I guess if you want to know what a group is doing that may benefit you and them to collaborate on something, the old web page is out, have to look at blogs and tweets and twitters and facebooks and myspaces and hoots and linkeds, and flickrs and who knows what else, all with a unique format to see what is going on. How long does it take to go through all the permutations that could be used? Or does the gov arbitrarily decide which one will get mega rich and pick their service as the sole source? Then you have to find the person that turned off the service app you need so you can blip them with a question about it or see a comment he made. Hmmm.....Maybe that is not a bad idea for some folks, most support groups have gone to a 'no phone call from you' mode, use email or web form only. This is another way to hide from the angry masses by say social media only, find us.
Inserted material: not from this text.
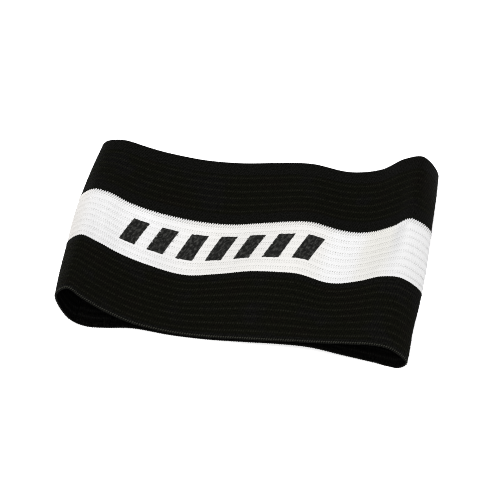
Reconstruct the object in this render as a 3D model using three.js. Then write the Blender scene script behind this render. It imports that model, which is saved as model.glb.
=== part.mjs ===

This missive was written on my lunch half hour while I eat my homemade burritos made with garden veggies and left over roast beef, only a few bits on the government internet were inconvenienced at the taxpayers' expense since the computer has to be on in case an important work stopping download has to be pushed to it.

Tue, Sep 7, 2010

At the Social Security Administration there are IT specialist whose sole purpose is to limit employees' access to Inet social media, even some gov sponsored sites...but I guess it's better to be safe than sorry.

Fri, Sep 3, 2010 A Network Admin

The "scream test" is all we really have available. As a government agency network admin, I am mandated to support only legitimate government business applications. Customers are not honest on usage surveys, because they fear the surveys will be used for disciplinary purposes. So with bandwidth is limited by budget, we can only maintain QOS by limiting access-- and see who complains.

Fri, Sep 3, 2010 A Network Administrator

The "scream test" is the only reliable way to find out if a service is being used for legitimate purposes. Our legal mandate is to support only government business-- nothing else. Budget realities prohibit more bandwidth. Internal customers are not honest on surveys, because they fear the surveys will be used for disciplinary purposes. So all we have is trial-and-error.